Debo reconocer que, a nivel jurídico, quizás sea posible encontrar argumentos plausibles para la decisión del Tribunal en este punto. Pero ella pasa por alto consideraciones políticas importantes, que una jurisdicción constitucional no puede desechar. La principal de ellas es que el órgano que la ejerce, en nuestro caso el Tribunal Constitucional, tiene un poder no sujeto a control alguno. La facultad de derogar preceptos legales de oficio, cumpliéndose el requisito señalado, no es de naturaleza jurisdiccional, sino legislativa. La apertura misma de un procedimiento de oficio para declarar la inconstitucionalidad es un acto político, de decisión política. La declaración de inconstitucionalidad también, desde el momento en que no depende de la formación de voluntad sobre el derecho aplicable por parte de la mayoría del Tribunal, sino que exige un quórum especial de 4/5 de sus integrantes. O sea, el asunto no se resuelve por el criterio jurídico predominante de la mayoría, sino que la minoría tiene veto sobre la decisión, veto que sólo podrá entenderse, entonces, como un poder político. Siendo así, el plazo de seis meses que intentaba fijar el proyecto era más que razonable para limitar este poder político-legislativo del Tribunal, y no dejarlo entregado a su decisión discrecional. Con su decisión, el Tribunal se reserva sin límite ni restricción alguna la facultad de decidir la oportunidad de y el momento para declarar la inconstitucionalidad de un precepto legal (ya declarado inaplicable), derogándolo. Las inaplicabilidades se irán acumulando, enlistando un catálogo cada vez mayor -y sin límite temporal retrospectivo- de preceptos a disposición de la competencia derogatoria del Tribunal. Y éste irá ganando cada vez más poder para intervenir, y decidir cuándo, en la configuración del ordenamiento legal.
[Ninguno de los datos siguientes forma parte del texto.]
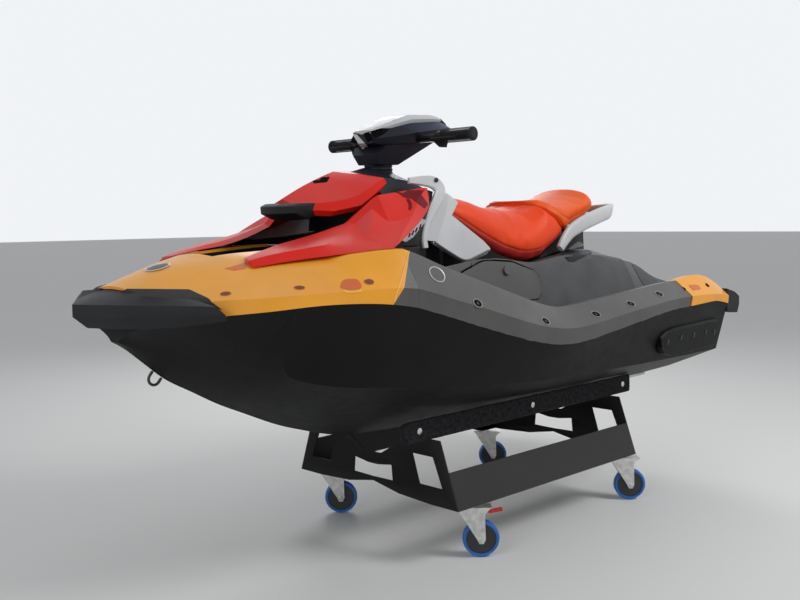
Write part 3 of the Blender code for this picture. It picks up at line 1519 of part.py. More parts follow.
def build_hand_end(side, word, lever_name, bar, options):
    """A grip over one end of the bar and the lever clamped beside it."""
    across = ((0, side, 0), (0, 0, 1), (side, 0, 0))
    start = BAR_HALF_L + GRIP_END_T - GRIP_L
    profile = (
        (BAR_HALF_L + GAP, BAR_R + GAP),
        (start, BAR_R + GAP),
        (start, GRIP_FLANGE_R),
        (start + GRIP_FLANGE_T, GRIP_FLANGE_R),
        (start + GRIP_FLANGE_T, GRIP_R),
        (BAR_HALF_L + GRIP_END_T, GRIP_R),
    )
    bm = add_revolve(bmesh.new(), profile, bar, *across, BAR_COUNT)
    finish("grip_" + word, bm, "grip_rubber", smooth=False, **options)
    clamp_end = start - 2 * GAP
    profile = (
        (clamp_end - CLAMP_T, CLAMP_R),
        (clamp_end, CLAMP_R),
        (clamp_end, BAR_R + GAP),
        (clamp_end - CLAMP_T, BAR_R + GAP),
    )
    bm = add_revolve(bmesh.new(), profile, bar, *across, BAR_COUNT, closed=True)
    clamp = finish(lever_name, bm, "black_shell", **options)
    root_y = clamp_end - CLAMP_T / 2
    bend_y = root_y + LEVER_BEND_SHARE * LEVER_L
    points = (
        (LEVER_ROOT_SHARE * CLAMP_R, root_y),
        (LEVER_REACH, root_y),
        (LEVER_REACH + LEVER_T, bend_y),
        (LEVER_REACH, root_y + LEVER_L),
    )
    path = [bar + Vector((x, side * y, -LEVER_DROP)) for x, y in points]
    bm = add_sweep(bmesh.new(), path, (0, 0, 1), LEVER_HALF_W, LEVER_T)
    join_to(clamp, finish("join_" + lever_name, bm, "black_shell", **options))


# Trolley: two pressed cross frames, two side rails, two carpeted bunks

FRAME_FRONT_X = 0.300
FRAME_REAR_X = -0.755
FRAME_T = 0.004
FRAME_FOOT_Z = 0.183
FRAME_TOP_Z = 0.405
FRAME_HALF_W = 0.405
# Cross frame in shares of its half width and of its height, from the foot up
FRAME_EDGE_SHARES = (
    (0.000, 0.140),
    (0.320, 0.035),
    (0.700, 0.000),
    (1.000, 0.000),
    (0.807, 1.000),
    (0.470, 1.000),
    (0.100, 0.610),
)
FRAME_WINDOW_SHARES = (
    (0.568, 0.280),
    (0.827, 0.280),
    (0.721, 0.730),
    (0.489, 0.730),
)
FRAME_HOLE_SHARES = (
    (0.000, 0.207),
    (0.245, 0.216),
    (0.232, 0.460),
    (0.062, 0.415),
)
MOUNT_HALF_L = 0.055
MOUNT_HALF_W = 0.040
MOUNT_T = 0.004
MOUNT_LIFT = 0.001
RAIL_T = 0.004
RAIL_H = 0.120
BUNK_FRONT_X = 0.430
BUNK_REAR_X = -0.880
BUNK_IN_Y = 0.262
BUNK_OUT_Y = 0.302

# Casters: each swivels on the frame's foot and is parked turned by the same angle
CASTER_FRONT_X = 0.197
CASTER_REAR_X = -0.712
CASTER_Y = 0.357
CASTER_TRAIL = 0.040
CASTER_TURN = radians(136)
WHEEL_R = 0.0625
WHEEL_HALF_W = 0.016
TREAD_T = 0.011
TREAD_BEVEL_SHARE = 0.3
CORE_HALF_W = 0.012
HUB_BOSS_R = 0.014
FORK_HALF_W = 0.026
FORK_T = 0.003
FORK_FRONT_L = 0.045
FORK_BACK_L = 0.075
FORK_SHOULDER_L = 0.052
FORK_SHOULDER_H = 0.022
SWIVEL_R = 0.026
SWIVEL_T = 0.012
PEDAL_HALF_W = 0.018
PEDAL_T = 0.004
PEDAL_L = 0.112
PEDAL_KNEE_L = 0.072
PEDAL_DROP = 0.014
PEDAL_TIP_H = 0.008
WHEEL_COUNT = 28
SWIVEL_COUNT = 16


def frame_height():
    return FRAME_TOP_Z - FRAME_FOOT_Z


def frame_points(shares, side):
    """Turns shares of the cross frame's half width and height into (y, z)."""
    return [(side * y * FRAME_HALF_W, FRAME_FOOT_Z + z * frame_height()) for y, z in shares]


def both_sides(shares):
    """A closed outline from a half that starts on the middle plane."""
    return frame_points(shares, 1) + frame_points(shares[:0:-1], -1)


def rail_y(z):
    """Half width of a cross frame's outer edge at a height."""
    foot, top = FRAME_EDGE_SHARES[3], FRAME_EDGE_SHARES[4]
    down = (z - FRAME_FOOT_Z) / frame_height()
    return FRAME_HALF_W * (foot[0] + (top[0] - foot[0]) * down)


def build_cross_frame(name, x, flange_to):
    outline = both_sides(FRAME_EDGE_SHARES)
    holes = [both_sides(FRAME_HOLE_SHARES)]
    holes += [frame_points(FRAME_WINDOW_SHARES, side) for side in (1, -1)]

    def place(u, v, w):
        return Vector((x + FRAME_T * (w - 1 / 2), u, v))

    frame = plate(name, outline, place, "sheet_steel_black", holes=holes)
    for side in (1, -1):
        y = side * CASTER_Y
        low_z = FRAME_FOOT_Z + MOUNT_LIFT
        low = (min(x, flange_to), y - MOUNT_HALF_W, low_z)
        high = (max(x, flange_to), y + MOUNT_HALF_W, low_z + MOUNT_T)
        bm = add_box(bmesh.new(), low, high)
        flange_name = "join_flange_%s_%d" % (name, side)
        join_to(frame, finish(flange_name, bm, "sheet_steel_black"))


def build_trolley():
    build_cross_frame("cross_frame_front", FRAME_FRONT_X, CASTER_FRONT_X - MOUNT_HALF_L)
    build_cross_frame("cross_frame_rear", FRAME_REAR_X, CASTER_REAR_X + MOUNT_HALF_L)
    for side, word in ((1, "port"), (-1, "starboard")):
        build_side_rail(side, word)
        build_bunk(side, word)


def build_side_rail(side, word):
    """A long sheet between the frames, leaning inwards like their edges."""
    start = FRAME_REAR_X + FRAME_T / 2 + GAP
    end = FRAME_FRONT_X - FRAME_T / 2 - GAP
    top_z = FRAME_FOOT_Z + RAIL_H
    rings = []
    for x in (start, end):
        ring = [
            Vector((x, rail_y(FRAME_FOOT_Z), FRAME_FOOT_Z)),
            Vector((x, rail_y(top_z), top_z)),
            Vector((x, rail_y(top_z) - RAIL_T, top_z)),
            Vector((x, rail_y(FRAME_FOOT_Z) - RAIL_T, FRAME_FOOT_Z)),
        ]
        rings.append(sided(ring, side))
    loft("side_rail_" + word, rings, "sheet_steel_black")


def build_bunk(side, word):
    """A carpeted board on the frames; its top follows the hull's bottom aft."""
    share = BUNK_REAR_X / LENGTH
    low_z = FRAME_TOP_Z + GAP
    in_z = bottom_z(share, BUNK_IN_Y) - GAP
    out_z = bottom_z(share, BUNK_OUT_Y) - GAP
    rings = []
    for x in (BUNK_REAR_X, BUNK_FRONT_X):
        ring = [
            Vector((x, BUNK_IN_Y, low_z)),
            Vector((x, BUNK_OUT_Y, low_z)),
            Vector((x, BUNK_OUT_Y, out_z)),
            Vector((x, BUNK_IN_Y, in_z)),
        ]
        rings.append(sided(ring, side))
    loft("bunk_" + word, rings, "carpet")


def build_caster(end_word, x, side, word):
    """A swivelling fork under the flange, its wheel, and on one caster a brake pedal."""
    name = end_word + "_" + word
    foot = Vector((x, side * CASTER_Y, FRAME_FOOT_Z + MOUNT_LIFT))
    swivel = pivot("swivel_" + name, foot)
    options = {"origin": foot, "parent": swivel}
    trail = Vector((cos(CASTER_TURN), sin(CASTER_TURN), 0))
    across = Vector((-trail.y, trail.x, 0))

    def at(along, aside, z):
        return foot + trail * along + across * aside + Vector((0, 0, z - foot.z))

    def wall(inner, outer):
        return lambda u, v, w: at(u, inner + (outer - inner) * w, v)

    top_z = foot.z - GAP
    bridge_z = top_z - SWIVEL_T
    bridge_low = bridge_z - FORK_T
    profile = ((0, SWIVEL_R), (SWIVEL_T + FORK_T / 2, SWIVEL_R))
    axes = ((0, 0, -1), (1, 0, 0), (0, 1, 0))
    bm = add_revolve(bmesh.new(), profile, at(0, 0, top_z), *axes, SWIVEL_COUNT)
    fork = finish("fork_" + name, bm, "zinc_steel", **options)
    outline = [
        (-FORK_FRONT_L, bridge_low),
        (FORK_BACK_L, bridge_low),
        (FORK_BACK_L, bridge_z),
        (-FORK_FRONT_L, bridge_z),
    ]
    bm = add_plate(bmesh.new(), outline, [], wall(-FORK_HALF_W, FORK_HALF_W))
    join_to(fork, finish("join_bridge_" + name, bm, "zinc_steel", **options))
    arm_top = bridge_z - FORK_T / 4
    outline = [
        (CASTER_TRAIL - HUB_BOSS_R / 2, WHEEL_R - HUB_BOSS_R),
        (CASTER_TRAIL + HUB_BOSS_R / 2, WHEEL_R - HUB_BOSS_R),
        (CASTER_TRAIL + HUB_BOSS_R, WHEEL_R),
        (FORK_SHOULDER_L, arm_top - FORK_SHOULDER_H),
        (FORK_BACK_L - FORK_T, arm_top),
        (FORK_T - FORK_FRONT_L, arm_top),
        (CASTER_TRAIL - HUB_BOSS_R, WHEEL_R),
    ]
    for arm in (1, -1):
        outer = arm * (FORK_HALF_W + GAP)
        inner = arm * (FORK_HALF_W + GAP - FORK_T)
        bm = add_plate(bmesh.new(), outline, [], wall(inner, outer))
        join_to(fork, finish("join_arm_%s_%d" % (name, arm), bm, "zinc_steel", **options))
    axle = at(CASTER_TRAIL, 0, WHEEL_R)
    hub = pivot("axle_" + name, axle)
    hub.parent = swivel
    hub.matrix_parent_inverse = Matrix.Translation(foot).inverted()
    build_wheel(name, axle, trail, across, hub)
    if (end_word, word) == ("front", "port"):
        under = bridge_low - GAP
        outline = [
            (-PEDAL_HALF_W, under - PEDAL_T),
            (SWIVEL_R, under - PEDAL_T),
            (PEDAL_KNEE_L, under - PEDAL_T - PEDAL_DROP),
            (PEDAL_L, under - PEDAL_T - PEDAL_DROP + PEDAL_TIP_H),
            (PEDAL_L, under - PEDAL_DROP + PEDAL_TIP_H),
            (PEDAL_KNEE_L, under - PEDAL_DROP),
            (SWIVEL_R, under),
            (-PEDAL_HALF_W, under),
        ]
        bm = add_plate(bmesh.new(), outline, [], wall(-PEDAL_HALF_W, PEDAL_HALF_W))
        finish("brake_pedal", bm, "red_plastic", **options)


def build_wheel(name, axle, trail, across, hub):
    hub_half_w = FORK_HALF_W - FORK_T
    rim_r = WHEEL_R - TREAD_T
    shoulder_r = WHEEL_R - TREAD_BEVEL_SHARE * TREAD_T
    half = (
        (WHEEL_HALF_W / 2, WHEEL_R),
        (WHEEL_HALF_W, shoulder_r),
        (WHEEL_HALF_W, rim_r),
        (CORE_HALF_W, rim_r),
        (CORE_HALF_W, HUB_BOSS_R),
        (hub_half_w, HUB_BOSS_R),
    )
    profile = [(-d, r) for d, r in reversed(half)] + list(half)
    axes = (across, trail, (0, 0, 1))
    options = {"origin": axle, "parent": hub}
    revolve("wheel_" + name, profile, axle, *axes, WHEEL_COUNT, "blue_tread", **options)


def build_casters():
    for end_word, x in (("front", CASTER_FRONT_X), ("rear", CASTER_REAR_X)):
        for side, word in ((1, "port"), (-1, "starboard")):
            build_caster(end_word, x, side, word)


def main():
    clear_scene()
    build_hull()
    build_deck()
    build_gunwales()
    build_nose()
    build_bumper()
    build_fairings()
    build_hood()
    build_cowl()
    build_shoulders()
    build_seat()
    build_pedestal()
    build_handle()
    build_access_panels()
    build_stern()
    build_bow_eye()
    build_bottom()
    build_housing()
    build_impeller()
    build_nozzle()
    build_steering()
    build_trolley()
    build_casters()


main()
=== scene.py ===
"""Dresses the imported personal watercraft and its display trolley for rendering."""

import json
from math import cos, pi, radians, sin

import bmesh
import bpy
from mathutils import Euler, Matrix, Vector, noise
from mathutils.bvhtree import BVHTree
from mathutils.geometry import convex_hull_2d


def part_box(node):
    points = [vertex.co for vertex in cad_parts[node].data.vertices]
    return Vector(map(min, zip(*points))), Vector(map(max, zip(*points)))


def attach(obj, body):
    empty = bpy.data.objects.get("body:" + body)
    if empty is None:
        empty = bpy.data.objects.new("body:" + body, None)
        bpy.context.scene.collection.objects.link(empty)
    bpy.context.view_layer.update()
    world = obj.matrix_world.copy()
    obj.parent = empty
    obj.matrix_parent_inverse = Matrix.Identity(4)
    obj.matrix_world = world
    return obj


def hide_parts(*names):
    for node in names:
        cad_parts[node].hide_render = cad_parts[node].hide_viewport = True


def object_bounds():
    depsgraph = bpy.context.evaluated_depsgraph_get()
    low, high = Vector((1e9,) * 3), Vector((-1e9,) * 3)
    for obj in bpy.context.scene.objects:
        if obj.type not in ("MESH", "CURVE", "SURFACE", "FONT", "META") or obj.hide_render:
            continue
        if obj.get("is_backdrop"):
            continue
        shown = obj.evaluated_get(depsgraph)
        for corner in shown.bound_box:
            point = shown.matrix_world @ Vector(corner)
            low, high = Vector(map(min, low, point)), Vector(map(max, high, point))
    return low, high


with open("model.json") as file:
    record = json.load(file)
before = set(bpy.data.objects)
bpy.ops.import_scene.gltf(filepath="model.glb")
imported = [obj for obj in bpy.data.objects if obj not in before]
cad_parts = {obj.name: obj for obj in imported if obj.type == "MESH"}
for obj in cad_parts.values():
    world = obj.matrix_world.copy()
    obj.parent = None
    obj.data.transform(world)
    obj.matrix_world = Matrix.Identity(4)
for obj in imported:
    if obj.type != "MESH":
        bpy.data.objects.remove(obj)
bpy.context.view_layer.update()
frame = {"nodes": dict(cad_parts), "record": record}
NODES = frame["nodes"]
SCENE = bpy.context.scene

# Camera, floor, lamps and world

LENS = 43.43
SENSOR = 36
PHOTO_WIDE, PHOTO_HIGH = 800, 600
CAMERA_PLACE = (2.56762, 2.46304, 1.13053)
CAMERA_TURN = (1.487492, 0.013673, 2.365695)
FLOOR_HALF = 60
SKY_COLOUR = (0.95, 0.97, 1.0, 1)
SKY_LIGHT, SKY_SEEN = 0.36, 0.92


def placed(name, data):
    """A new object in the scene."""
    obj = bpy.data.objects.new(name, data)
    SCENE.collection.objects.link(obj)
    return obj


def make_camera():
    data = bpy.data.cameras.new("camera")
    data.lens = LENS
    camera = placed("camera", data)
    camera.location = CAMERA_PLACE
    camera.rotation_euler = Euler(CAMERA_TURN)
    SCENE.camera = camera
    SCENE.view_settings.view_transform = "Standard"


def make_lamp(name, place, aim, size, power):
    data = bpy.data.lights.new(name, "AREA")
    data.shape = "DISK"
    data.size = size
    data.energy = power
    lamp = placed(name, data)
    lamp.location = place
    lamp.rotation_euler = (Vector(aim) - Vector(place)).to_track_quat("-Z", "Y").to_euler()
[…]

Hay en lo anterior un grado de ingenuidad del Tribunal. Me parece que resuelve teniendo a la vista que los integrantes del Tribunal, siendo las personas que son, no abusarán de su poder. Y eso quizás sea cierto. La ingenuidad es que, siendo las personas que son, no siempre serán integrantes del Tribunal. Vendrán otros. Y no sé si los actuales ministros querrán que otros, en su momento, puedan elegir un cierto día cualquiera para declarar la derogación de preceptos penales -que pudieran aplicarse a alguien en particular, en el futuro- o de preceptos que regulan el proceso electoral -justo en tiempo de elecciones- o preceptos procesales -a la luz de determinados procedimientos- o, mejor aún, pensando en Campiche, determinadas regulaciones medioambientales o urbanísticas -justo y por casualidad incidentes en un proyecto ya ejecutado… Los ejemplos podrían continuar. La experiencia y el pensamiento acumulado desde Platón nos indica: no es conveniente organizar las instituciones pensando en que los cargos en ellas serán ejercidos por individuos correctos. Claro, si sucede, debemos alegrarnos. Pero tarde o temprano la naturaleza humana se manifiesta tal cual es, y entonces la satisfacción de una ética política candorosa y complaciente da paso a la sobria apreciación de las consecuencias de la ingenuidad.